# Bolt Install question



## Gunnyman (Jul 10, 2003)

I was reading a Premier thread from 2014 that said the Tuning adapter is no longer needed for Charter cable.
Can anyone who has Charter and a Bolt, verify this for me? Is it going to be as simple as inserting the Cable Card and running guided setup?


----------



## Nickipedia (Jul 18, 2015)

Charter requires a tuning adapter as they went to SDV. You'll need a tuning adapter as well as a cable card.


----------



## Gunnyman (Jul 10, 2003)

Ok thank you. I'll take excedrin in advance


----------



## SolomonJ (Dec 5, 2015)

Gunnyman said:


> Ok thank you. I'll take excedrin in advance


It's not that hard. The only "gotcha" is if you plan to use the Bolt as a MoCa bridge. The Tuning Adapter will block the MoCa signals out from the Bolt. To address this, get a splitter capable of carrying the right frequencies (I got http://www.amazon.com/dp/B0113JAN8K and it worked beautifully). One side of the splitter to the Bolt, the other side to the Tuning Adapter. Then the USB cable goes from the Bolt to the Tuning Adapter.


----------



## Gunnyman (Jul 10, 2003)

I'm going to skip Moca until I move into the new house and can pre-wire everything for it. I'll be using the Fire TV stick for occasional TiVo viewing in the bedroom.


----------



## Nickipedia (Jul 18, 2015)

You won't have any MoCA issues with a tuning adapter. The frequencies will pass through the tuning adapter to the rest of your coax network with no problem.


----------



## Gunnyman (Jul 10, 2003)

Only slightly painful to get it done.
Should I be worried that when I go into settings and test signal strength it shows no signal, but it's tuning things in just fine?


----------



## GoodSpike (Dec 17, 2001)

Assuming you're just setting up now, it isn't fully functional until Tivo activates the device, so I wouldn't base any conclusions on what is happening before then.


----------



## Nickipedia (Jul 18, 2015)

Once you have the CableCard and TA installed and Charter marries the Host ID and CableCard, have Charter initialize ("Hit") both the TA and the CableCard. Ask them to hit the TA first. Once the TA reboots and comes up after the hit, then have them hit the card. 90% of Charter techs forget to wait before they Hit the card.


----------



## CoxInPHX (Jan 14, 2011)

Nickipedia said:


> You won't have any MoCA issues with a tuning adapter. The frequencies will pass through the tuning adapter to the rest of your coax network with no problem.
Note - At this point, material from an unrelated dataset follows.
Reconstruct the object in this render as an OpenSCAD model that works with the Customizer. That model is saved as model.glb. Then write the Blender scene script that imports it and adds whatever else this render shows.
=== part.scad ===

Wrong... Not with a Cisco TA it won't, maybe a Moto, but it is best to use a 2-way splitter when using MoCA.

http://media.cox.com/support/print_...er_guides/cable_box/InstallingYourCiscoTA.pdf


----------



## Nickipedia (Jul 18, 2015)

I have a lot of systems installed where the TA is between the DVR and the splitter with the Minis. There has never been a problem. 

They are all Moto (Arris) boxes. The Cisco (SA) boxes require a config change, but they work too. You're at the mercy of how experienced the support rep is to change the config flag.


----------



## CoxInPHX (Jan 14, 2011)

Nickipedia said:


> The Cisco (SA) boxes require a config change, but they work too. You're at the mercy of how experienced the support rep is to change the config flag.


Interesting, Do you happen to know the config file name? Is it the EQ Gain setting, or a Module version change?

Which Diagnostic screen shows this info?


----------



## Nickipedia (Jul 18, 2015)

The DAC has to enable "rf return pass through" (or equivalent) on the TA. Since the TAs are managed from the DAC there's no way to add it locally that I know of. In the past Cox support has done it over the phone, at least for Northern Virginia. The biggest factor I've found is getting routed to a tech that actually has experience with TAs'. I don't know if it's something that shows in diagnostics.


----------



## Gunnyman (Jul 10, 2003)

Everything's working great but I had to turn off TiVo sound effects because when my older audio receiver switches between PCM and dolby digital there's an obnoxious high pitched blip sound.


----------



## Nickipedia (Jul 18, 2015)

Good to hear Gunnyman. It's a good feeling when everything almost works


----------